To determine the amount of static and dynamic pupil decentrations that occur during laser refractive surgery.
The Center of Visual Science and the Department of Ophthalmology, University of Rochester, Rochester, New York, USA.
The surgeon's accuracy in aligning the pupil center with the laser center axis was measured when engaging the eye-tracker in 17 eyes receiving conventional laser in situ keratomileusis (LASIK) procedures (Technolas 217z; Bausch & Lomb). Eye movements were measured subsequently during the treatment in 10 eyes using a pupil camera operating at 50 Hz. Temporal power spectra were calculated from the eye movement measurements.
The mean pupil misalignment by the surgeon at the beginning of the procedure was 206.1 μm ± 80.99 (SD) (with respect to the laser center).
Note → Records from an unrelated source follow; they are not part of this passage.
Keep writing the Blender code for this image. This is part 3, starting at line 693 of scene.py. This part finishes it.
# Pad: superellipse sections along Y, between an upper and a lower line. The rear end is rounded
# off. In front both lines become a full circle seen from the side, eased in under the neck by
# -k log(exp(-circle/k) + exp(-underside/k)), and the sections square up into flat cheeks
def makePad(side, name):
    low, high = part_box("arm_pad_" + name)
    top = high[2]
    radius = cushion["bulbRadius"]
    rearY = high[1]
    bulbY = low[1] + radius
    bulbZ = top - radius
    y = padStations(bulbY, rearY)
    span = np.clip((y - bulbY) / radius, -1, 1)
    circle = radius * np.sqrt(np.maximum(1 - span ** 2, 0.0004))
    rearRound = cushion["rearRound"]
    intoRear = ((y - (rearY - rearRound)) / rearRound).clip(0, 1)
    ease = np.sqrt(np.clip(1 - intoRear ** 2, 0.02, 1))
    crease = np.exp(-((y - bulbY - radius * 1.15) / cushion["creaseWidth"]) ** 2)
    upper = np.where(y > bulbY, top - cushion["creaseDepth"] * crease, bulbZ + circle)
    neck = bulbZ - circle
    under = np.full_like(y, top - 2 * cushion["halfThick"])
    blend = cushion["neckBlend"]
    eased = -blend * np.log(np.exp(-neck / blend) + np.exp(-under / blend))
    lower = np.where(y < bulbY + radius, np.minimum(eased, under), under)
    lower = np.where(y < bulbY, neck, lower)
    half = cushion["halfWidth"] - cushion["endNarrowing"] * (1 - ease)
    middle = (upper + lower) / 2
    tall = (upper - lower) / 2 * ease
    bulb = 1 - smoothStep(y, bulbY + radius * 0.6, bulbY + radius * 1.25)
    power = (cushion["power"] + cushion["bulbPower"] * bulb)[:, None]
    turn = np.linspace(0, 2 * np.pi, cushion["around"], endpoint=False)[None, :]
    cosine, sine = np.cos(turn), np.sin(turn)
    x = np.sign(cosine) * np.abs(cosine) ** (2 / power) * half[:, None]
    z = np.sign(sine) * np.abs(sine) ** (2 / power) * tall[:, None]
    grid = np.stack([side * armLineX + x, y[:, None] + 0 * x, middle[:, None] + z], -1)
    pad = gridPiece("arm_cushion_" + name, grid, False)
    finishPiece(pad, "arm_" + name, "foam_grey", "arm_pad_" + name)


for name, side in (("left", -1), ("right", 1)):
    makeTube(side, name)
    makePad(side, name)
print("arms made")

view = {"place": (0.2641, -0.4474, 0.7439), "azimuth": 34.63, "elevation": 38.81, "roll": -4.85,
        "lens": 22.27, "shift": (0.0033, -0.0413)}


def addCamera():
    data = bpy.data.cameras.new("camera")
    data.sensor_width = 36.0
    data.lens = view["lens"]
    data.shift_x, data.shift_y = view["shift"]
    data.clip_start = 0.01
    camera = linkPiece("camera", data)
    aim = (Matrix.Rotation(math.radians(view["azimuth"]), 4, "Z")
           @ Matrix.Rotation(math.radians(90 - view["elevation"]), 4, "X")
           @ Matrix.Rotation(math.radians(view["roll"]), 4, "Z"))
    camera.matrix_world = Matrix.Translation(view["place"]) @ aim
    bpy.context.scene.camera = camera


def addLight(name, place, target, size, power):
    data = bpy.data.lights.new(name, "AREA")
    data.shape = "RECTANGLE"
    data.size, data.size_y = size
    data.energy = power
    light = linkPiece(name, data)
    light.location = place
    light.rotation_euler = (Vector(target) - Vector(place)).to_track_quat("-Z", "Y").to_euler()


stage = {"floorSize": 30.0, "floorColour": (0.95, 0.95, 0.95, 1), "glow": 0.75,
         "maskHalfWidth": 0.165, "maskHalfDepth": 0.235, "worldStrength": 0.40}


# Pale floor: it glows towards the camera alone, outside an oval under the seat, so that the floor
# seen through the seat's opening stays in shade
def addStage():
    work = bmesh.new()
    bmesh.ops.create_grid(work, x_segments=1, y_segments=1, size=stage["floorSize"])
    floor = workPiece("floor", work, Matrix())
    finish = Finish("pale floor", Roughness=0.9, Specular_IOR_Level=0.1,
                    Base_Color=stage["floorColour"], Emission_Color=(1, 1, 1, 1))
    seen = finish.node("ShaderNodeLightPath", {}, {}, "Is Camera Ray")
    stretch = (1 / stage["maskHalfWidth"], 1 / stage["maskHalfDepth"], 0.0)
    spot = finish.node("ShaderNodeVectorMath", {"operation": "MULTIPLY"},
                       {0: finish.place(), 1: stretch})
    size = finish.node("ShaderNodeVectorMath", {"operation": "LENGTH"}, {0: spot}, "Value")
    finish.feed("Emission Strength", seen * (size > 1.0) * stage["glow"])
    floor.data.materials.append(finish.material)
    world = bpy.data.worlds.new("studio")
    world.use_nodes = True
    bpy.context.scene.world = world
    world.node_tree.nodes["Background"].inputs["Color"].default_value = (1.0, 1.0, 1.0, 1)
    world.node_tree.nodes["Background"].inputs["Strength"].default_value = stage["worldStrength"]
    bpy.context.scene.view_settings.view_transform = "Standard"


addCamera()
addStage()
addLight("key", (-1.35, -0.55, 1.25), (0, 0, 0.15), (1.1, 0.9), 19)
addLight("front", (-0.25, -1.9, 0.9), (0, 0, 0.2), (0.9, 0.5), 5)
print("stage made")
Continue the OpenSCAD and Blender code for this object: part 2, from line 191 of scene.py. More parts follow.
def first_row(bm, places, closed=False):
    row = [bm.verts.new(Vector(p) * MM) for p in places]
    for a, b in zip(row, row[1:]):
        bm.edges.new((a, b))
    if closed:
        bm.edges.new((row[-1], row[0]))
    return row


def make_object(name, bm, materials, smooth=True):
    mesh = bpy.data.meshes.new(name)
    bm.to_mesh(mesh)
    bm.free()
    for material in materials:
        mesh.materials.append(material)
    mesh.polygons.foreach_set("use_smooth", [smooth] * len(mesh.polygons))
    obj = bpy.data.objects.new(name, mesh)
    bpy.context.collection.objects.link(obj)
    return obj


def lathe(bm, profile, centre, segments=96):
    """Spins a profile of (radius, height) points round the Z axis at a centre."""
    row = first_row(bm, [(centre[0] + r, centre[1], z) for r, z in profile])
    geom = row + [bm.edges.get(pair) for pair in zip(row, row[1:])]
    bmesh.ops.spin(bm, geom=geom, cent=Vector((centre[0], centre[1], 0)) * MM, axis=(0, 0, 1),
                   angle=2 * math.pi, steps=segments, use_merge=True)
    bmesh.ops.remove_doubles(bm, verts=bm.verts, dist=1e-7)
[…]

The laser center was typically misaligned below (inferiorly) and to the left (nasally and temporally in left and right eyes, respectively) of the laser center. Small amounts of cyclotorsion were observed during the ablation (<2 degrees). The mean magnitude of dynamic pupil decentration from the laser center during treatment was 227.0 ± 44.07 μm. The mean standard deviation of eye movements was 65.7 ± 25.64 μm. Temporal power spectra calculated from the horizontal and vertical changes in eye position during the ablation were similar. Ninety-five percent of the total power of the eye movements was contained in temporal frequencies up to 1 Hz, on average, in both directions.
Most eye movements during LASIK are slow drifts in fixation. An eye-tracker with a 1.4 Hz closed-loop bandwidth could compensate for most eye movements in conventional or customized ablations.